Most of the people working in the Big Data world have at least heard about the CAP theorem. But many of them don't fully understand C A and P meaning and what complexity skipping each of this would bring (and theorem says that you can't have all 3 together). To make things worse, Eventual Consistency came into picture along with the CAP theorem. And the problem is that Eventual Consistency is NOT the C from the CAP. Let me try to explain all of this.
Before starting, I must say that I am mathematician. And one of the problems I see with the CAP theorem is that I never saw it properly defined. CAP itself is very simple – you can only have two of three: CA, CP or AP. But I never saw a clear definition of the C, A and P. There are different examples, words like “its clearly seen”. And from my university times I know that when someone use this words, it means that nothing is clear. So, let's try to define the terms and define them correctly. By correctly I mean that I will try to provide clear criterias that would tell if given system has C, A or P.
Let's start with the Partition Tolerance. This is the most clear and easy one. System is Partition Tolerant if it can resolve Partitioning situation automatically one way of another. CA systems are rare and require application or operator help resolving data conflicts after partitions merge.
Next term is Availability. Can any system be universally available 100% of time. No, it can't. It can be down even if the SLAs are 9.9999999.... There is still a chance system will be down. So, what is the CAP theorem's Availability? In my understanding, availability means that as soon as you have established system connectivity, you can use the system. That simple. Let's check what it means to all 3 system types:
CP systems would not be available as soon as they detect possible split brain scenario scenario. Usually they can only tolerate minority of servers being down. As soon as half is down, the whole system does not work. You may still have the server you are connected to up and runnings, but it should refuse your requests.
CA systems would accept your requests, but would have problems during data merge after partitioning is resolved. Often such systems would ask for application help to resolve possible data conflicts.
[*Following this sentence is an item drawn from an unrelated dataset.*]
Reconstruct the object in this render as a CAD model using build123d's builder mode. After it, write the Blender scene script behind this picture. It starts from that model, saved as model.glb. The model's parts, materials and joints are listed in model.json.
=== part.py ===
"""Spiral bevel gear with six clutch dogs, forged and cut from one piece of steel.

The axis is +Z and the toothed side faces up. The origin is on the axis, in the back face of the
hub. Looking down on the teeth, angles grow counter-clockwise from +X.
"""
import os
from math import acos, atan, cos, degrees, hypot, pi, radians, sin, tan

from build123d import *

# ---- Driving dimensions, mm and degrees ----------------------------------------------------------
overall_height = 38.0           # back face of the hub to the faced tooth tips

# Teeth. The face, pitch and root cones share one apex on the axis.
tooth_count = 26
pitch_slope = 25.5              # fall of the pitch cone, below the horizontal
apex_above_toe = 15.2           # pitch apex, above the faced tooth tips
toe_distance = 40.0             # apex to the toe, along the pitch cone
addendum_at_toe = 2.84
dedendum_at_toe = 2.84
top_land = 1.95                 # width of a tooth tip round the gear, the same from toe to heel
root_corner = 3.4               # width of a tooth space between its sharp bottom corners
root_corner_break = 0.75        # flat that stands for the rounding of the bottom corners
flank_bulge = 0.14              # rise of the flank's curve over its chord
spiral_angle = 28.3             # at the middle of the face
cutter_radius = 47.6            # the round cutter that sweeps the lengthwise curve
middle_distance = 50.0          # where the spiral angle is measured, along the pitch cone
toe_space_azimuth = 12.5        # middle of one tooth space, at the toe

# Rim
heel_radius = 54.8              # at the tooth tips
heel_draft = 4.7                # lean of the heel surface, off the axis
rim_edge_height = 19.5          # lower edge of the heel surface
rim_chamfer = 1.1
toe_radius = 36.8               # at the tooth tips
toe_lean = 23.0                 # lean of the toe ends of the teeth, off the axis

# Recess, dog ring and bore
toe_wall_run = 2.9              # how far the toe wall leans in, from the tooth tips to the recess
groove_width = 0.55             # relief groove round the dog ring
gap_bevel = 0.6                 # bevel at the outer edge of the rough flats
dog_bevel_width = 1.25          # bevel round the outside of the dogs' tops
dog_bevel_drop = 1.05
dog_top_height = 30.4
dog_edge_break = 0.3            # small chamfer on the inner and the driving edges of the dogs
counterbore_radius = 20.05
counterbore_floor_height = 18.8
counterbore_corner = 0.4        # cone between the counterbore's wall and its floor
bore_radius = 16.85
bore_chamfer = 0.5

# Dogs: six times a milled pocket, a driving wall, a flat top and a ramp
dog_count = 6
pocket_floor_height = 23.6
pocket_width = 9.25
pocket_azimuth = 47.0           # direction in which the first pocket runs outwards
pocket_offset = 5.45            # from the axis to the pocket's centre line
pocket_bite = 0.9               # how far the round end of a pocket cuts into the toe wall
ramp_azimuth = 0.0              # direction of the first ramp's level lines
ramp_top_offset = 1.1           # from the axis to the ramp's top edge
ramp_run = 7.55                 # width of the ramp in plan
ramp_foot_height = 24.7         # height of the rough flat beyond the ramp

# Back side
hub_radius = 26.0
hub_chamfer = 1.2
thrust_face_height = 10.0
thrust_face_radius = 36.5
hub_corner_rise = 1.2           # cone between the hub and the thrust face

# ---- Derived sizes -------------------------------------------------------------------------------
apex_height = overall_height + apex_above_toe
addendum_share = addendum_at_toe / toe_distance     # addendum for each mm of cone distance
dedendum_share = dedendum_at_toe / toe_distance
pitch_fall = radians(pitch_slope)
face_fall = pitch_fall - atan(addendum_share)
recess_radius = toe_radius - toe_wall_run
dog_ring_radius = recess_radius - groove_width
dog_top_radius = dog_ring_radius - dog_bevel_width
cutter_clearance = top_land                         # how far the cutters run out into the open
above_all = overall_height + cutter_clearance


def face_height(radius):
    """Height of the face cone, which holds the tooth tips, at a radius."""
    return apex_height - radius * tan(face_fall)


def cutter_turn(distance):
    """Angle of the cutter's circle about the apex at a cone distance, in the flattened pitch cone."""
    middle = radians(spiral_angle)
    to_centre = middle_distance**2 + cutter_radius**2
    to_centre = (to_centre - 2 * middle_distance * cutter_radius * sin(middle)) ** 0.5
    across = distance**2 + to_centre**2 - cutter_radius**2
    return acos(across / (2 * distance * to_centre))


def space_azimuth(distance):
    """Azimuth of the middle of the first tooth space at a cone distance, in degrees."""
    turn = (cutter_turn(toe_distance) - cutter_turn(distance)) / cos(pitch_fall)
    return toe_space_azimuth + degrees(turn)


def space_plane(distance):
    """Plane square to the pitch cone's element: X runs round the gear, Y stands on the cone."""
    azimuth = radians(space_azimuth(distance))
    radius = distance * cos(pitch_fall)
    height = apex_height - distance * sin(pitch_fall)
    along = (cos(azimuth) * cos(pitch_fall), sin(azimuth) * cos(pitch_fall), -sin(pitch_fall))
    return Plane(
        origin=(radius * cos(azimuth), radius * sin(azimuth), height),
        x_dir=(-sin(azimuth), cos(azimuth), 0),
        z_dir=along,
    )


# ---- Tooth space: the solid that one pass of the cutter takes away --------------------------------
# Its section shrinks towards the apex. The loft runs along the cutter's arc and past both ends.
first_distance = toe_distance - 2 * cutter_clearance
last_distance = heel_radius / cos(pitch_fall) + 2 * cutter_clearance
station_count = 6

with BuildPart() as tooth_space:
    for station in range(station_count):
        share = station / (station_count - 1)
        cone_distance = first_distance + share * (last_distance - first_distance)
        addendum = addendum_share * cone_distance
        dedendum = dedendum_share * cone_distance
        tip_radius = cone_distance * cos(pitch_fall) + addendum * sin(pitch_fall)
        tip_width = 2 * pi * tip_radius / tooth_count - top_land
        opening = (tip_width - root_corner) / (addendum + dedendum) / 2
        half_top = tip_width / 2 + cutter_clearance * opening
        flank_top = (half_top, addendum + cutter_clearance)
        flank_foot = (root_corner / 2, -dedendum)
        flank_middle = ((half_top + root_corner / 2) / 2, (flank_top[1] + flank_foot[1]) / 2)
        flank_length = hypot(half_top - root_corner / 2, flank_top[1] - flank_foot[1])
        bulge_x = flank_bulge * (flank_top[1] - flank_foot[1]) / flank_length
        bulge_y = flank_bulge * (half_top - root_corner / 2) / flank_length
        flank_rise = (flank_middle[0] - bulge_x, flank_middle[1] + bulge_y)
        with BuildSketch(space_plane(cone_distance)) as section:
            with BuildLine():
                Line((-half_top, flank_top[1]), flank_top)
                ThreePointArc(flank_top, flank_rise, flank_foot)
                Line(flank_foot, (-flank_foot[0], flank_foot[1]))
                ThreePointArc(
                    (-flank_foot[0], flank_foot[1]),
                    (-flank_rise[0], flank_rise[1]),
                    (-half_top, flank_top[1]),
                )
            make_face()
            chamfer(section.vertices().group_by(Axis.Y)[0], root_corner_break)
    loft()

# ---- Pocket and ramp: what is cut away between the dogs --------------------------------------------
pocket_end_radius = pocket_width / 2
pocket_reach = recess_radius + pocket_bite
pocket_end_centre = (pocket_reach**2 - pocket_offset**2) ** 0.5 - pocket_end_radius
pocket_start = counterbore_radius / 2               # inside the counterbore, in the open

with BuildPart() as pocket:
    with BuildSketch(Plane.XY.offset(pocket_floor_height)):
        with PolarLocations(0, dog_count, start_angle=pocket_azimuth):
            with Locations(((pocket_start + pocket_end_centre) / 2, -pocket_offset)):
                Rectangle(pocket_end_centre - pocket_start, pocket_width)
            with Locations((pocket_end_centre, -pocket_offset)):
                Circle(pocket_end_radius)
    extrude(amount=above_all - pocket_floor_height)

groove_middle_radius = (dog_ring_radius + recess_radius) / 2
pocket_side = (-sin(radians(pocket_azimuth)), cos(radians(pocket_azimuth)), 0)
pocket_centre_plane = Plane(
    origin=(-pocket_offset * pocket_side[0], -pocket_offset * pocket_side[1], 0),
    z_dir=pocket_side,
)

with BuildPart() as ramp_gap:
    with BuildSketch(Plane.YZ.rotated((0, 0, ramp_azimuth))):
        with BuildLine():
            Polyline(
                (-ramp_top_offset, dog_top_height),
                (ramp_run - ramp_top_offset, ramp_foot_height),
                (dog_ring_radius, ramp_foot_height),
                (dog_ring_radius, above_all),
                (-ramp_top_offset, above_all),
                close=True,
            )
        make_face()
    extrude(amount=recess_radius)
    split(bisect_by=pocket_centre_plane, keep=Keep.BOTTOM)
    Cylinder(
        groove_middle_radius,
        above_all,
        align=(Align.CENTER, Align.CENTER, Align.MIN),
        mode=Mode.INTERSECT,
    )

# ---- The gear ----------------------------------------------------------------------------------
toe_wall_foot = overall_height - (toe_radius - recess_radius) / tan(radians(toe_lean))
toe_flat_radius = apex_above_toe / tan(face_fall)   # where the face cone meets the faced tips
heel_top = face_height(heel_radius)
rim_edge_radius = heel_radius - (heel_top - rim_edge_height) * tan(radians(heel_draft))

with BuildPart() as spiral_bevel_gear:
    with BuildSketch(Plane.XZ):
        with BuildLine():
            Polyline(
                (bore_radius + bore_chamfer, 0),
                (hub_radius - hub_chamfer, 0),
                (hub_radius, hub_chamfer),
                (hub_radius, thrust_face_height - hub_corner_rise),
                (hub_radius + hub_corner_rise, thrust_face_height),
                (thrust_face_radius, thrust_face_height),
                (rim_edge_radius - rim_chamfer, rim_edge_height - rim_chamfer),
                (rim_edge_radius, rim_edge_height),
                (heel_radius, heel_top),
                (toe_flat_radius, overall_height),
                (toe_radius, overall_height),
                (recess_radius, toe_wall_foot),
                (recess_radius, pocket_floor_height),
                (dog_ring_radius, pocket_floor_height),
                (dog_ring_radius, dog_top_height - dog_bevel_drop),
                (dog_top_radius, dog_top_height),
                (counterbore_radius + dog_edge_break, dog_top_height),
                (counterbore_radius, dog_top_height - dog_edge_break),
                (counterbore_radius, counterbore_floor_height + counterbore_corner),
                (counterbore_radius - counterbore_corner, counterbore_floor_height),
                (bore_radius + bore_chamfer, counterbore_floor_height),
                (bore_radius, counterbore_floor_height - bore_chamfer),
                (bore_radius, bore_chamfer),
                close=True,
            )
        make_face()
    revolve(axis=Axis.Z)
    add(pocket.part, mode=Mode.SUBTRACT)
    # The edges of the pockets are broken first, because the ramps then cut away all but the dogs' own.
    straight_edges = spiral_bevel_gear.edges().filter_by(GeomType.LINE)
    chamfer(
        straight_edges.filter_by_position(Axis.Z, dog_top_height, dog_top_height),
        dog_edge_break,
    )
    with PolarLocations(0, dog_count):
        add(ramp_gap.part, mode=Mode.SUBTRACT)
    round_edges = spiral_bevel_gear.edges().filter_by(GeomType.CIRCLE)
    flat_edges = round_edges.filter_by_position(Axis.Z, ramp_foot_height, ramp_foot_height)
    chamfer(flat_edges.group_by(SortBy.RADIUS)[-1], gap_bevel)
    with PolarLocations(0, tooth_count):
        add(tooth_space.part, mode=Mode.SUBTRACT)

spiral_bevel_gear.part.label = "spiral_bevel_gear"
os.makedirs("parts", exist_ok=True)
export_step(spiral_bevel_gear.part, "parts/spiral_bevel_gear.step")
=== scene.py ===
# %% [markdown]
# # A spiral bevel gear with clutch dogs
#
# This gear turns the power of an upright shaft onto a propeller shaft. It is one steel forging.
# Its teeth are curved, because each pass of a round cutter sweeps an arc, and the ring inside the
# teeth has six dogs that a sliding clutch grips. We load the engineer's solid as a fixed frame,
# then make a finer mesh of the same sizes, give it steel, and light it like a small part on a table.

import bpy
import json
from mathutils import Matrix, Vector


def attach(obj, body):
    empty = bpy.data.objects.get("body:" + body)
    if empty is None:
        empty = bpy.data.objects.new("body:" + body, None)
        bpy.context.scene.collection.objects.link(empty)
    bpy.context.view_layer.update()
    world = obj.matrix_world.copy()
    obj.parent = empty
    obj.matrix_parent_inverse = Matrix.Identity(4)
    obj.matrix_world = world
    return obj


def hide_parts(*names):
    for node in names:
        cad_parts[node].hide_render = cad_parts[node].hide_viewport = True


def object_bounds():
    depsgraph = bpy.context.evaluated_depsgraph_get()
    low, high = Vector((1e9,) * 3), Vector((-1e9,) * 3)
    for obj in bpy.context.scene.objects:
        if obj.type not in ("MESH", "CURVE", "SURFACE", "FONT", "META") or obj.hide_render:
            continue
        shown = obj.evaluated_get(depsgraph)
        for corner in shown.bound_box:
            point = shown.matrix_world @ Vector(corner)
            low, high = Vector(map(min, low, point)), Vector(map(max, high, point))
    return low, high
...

AP systems would automatically resolve the conflicts in some standard way, often with some timestamping. They are easier to use but you must be sure you understand (and better test) all the caveats of the automatic conflict resolution.
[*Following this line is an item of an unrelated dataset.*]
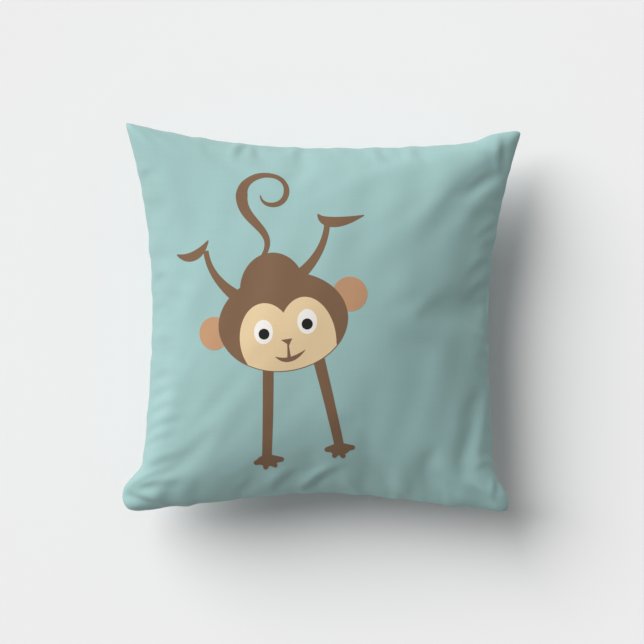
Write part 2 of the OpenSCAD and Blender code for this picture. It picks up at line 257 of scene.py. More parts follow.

Last term, Consistency is the toughest one. First thing you should understand, it's not about locking or concurrency. Even Consistent system may have problems implementing parallel counter increase. Secondly, it's not about atomic updates. Even in a Consistent system, list of multiple writes may fail at some step, leaving you with a inconsistent data on a high level (and there are ways to handle this). Actually, this is the reason I don't like the term. I'd prefer the theorem to be GAP. Think of Consistency as of Guaranty. To be Consistent system must Guaranty you that as soon as data is successfully written, client would (with respect to caching policy) see it or get an error. Again, system can't guaranty you 100% availability, but it should give you your data or tell you it's (possibly temporarily) lost.
And here we came directly into Eventual Consistency world. In this world, first of all I want to separate two things: caching and eventual consistency per se. Clustered systems often provide you with some sort of read data cache to speed things up. E.g. Apache Zookeeper, a brilliant synchronization service, is a CP system even though other clients may not see the data immediately because of followers state (that is essentially a cache) synchronization. But if the quorum is lost, it would be detected very soon and all the clients would be disconnected.
Another story are AP systems, e.g. Apache Cassandra in AP mode (for Cassandra you can select the mode for each operation). It provides you with the Eventual Consistency, any your write will be propagated to the clients... unless the server holding the write would fail. The primary difference to plain caching is that your application would not notice that data is lost. And in case of permanent loss (hardware server failure) it's usually hard enough to say what exactly was lost in a AP system. You lost “Data or Failure” guaranty and that is why this mode is not considered Consistent.
So, in summary, here are the questions you need to ask to see if given system has C, A or P:
Partition Tolerance: Would the system need any application help to resolve data merging conflicts?
Availability: Would I be always able to use the system if I have running server connectivity?
Consistency: Would my application know fast if some data is (possibly temporary) lost?